Mais ce qui marquait dans toutes ces présentations, c’était leur profonde insignifiance. Si Blatter semble toujours se réjouir de ce spectacle de cirque - «je pourrais encore parler des heures» déclara-t-il un peu contrarié avant d’ouvrir la première enveloppe, «mais je dois proclamer les vainqueurs» - la majorité des manœuvres s’est déroulée hors caméra et bien avant la tenue de la réunion. (L’Angleterre, dont la présentation était inutile, ne remporta que deux voix et s’inclina dès le premier tour de scrutin.) Le grand spectacle offert à Zurich ne se tient que pour le bénéfice de la presse et pour permettre au public qui y assiste de se rassurer sur le fait que les instances du football sont aux mains de philanthropes à l’âme pure, bien que toutes leurs actions indiquent le contraire.

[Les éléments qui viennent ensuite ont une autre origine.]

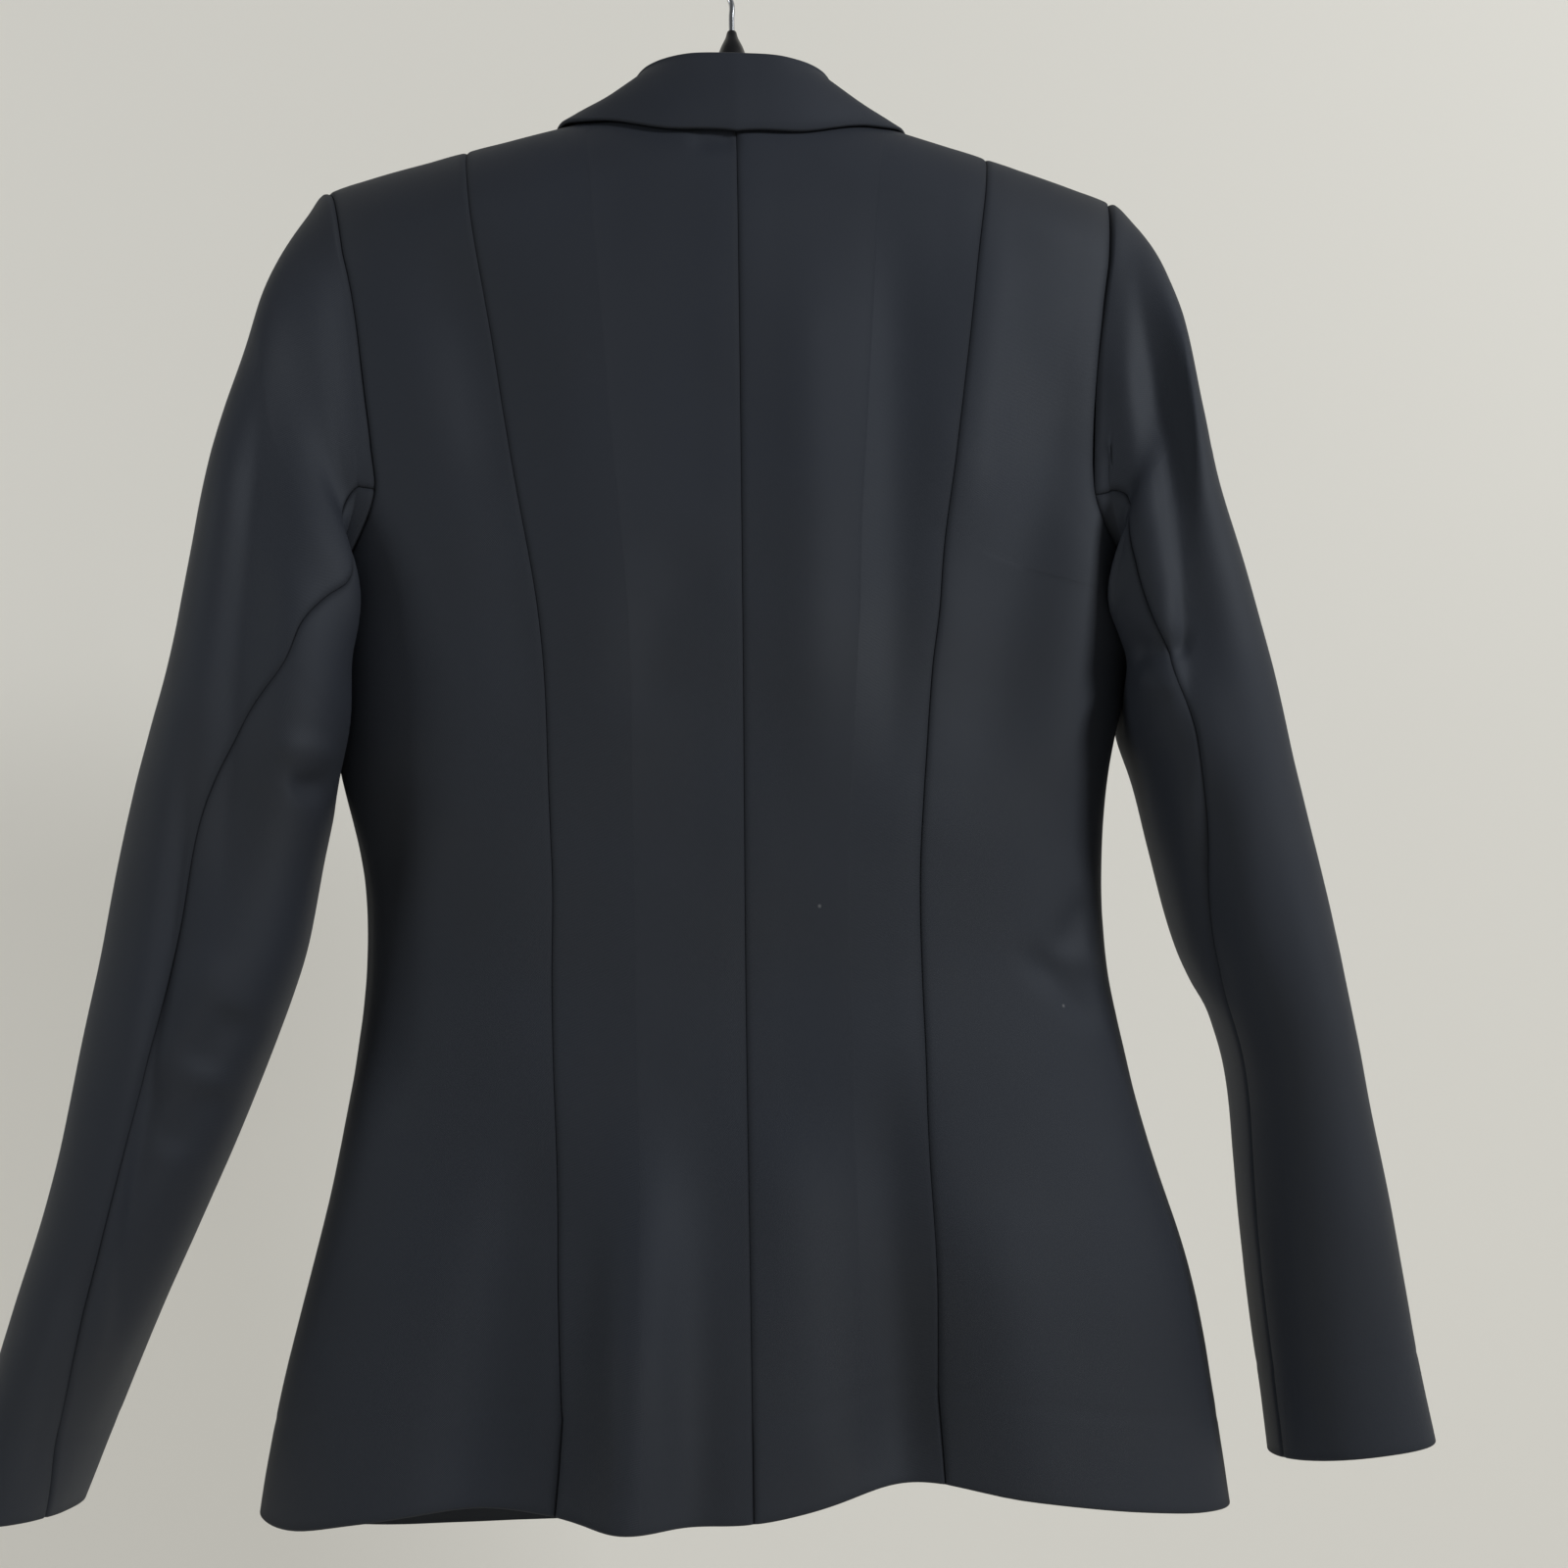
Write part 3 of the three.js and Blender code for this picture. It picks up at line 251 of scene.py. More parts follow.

C’est ainsi que, derrière son podium, haletant et rayonnant, Sepp Blatter a ouvert les enveloppes qui ont vu la Coupe du Monde revenir à deux riches nations pétrolières que les inspecteurs de la FIFA eux-mêmes avaient classées parmi les candidats les plus risqués. «Je suis un président heureux» a-t-il glissé pour finir. Pourquoi ne le serait-il pas? Il dirige une organisation immensément riche et ultrasecrète, qui exporte un produit incroyablement lucratif et peut se permettre de faire fi des critiques. Les fans de soccer en Amérique sont probablement déçus, mais la Maison du Football et celle de Thani devraient réussir à faire avec.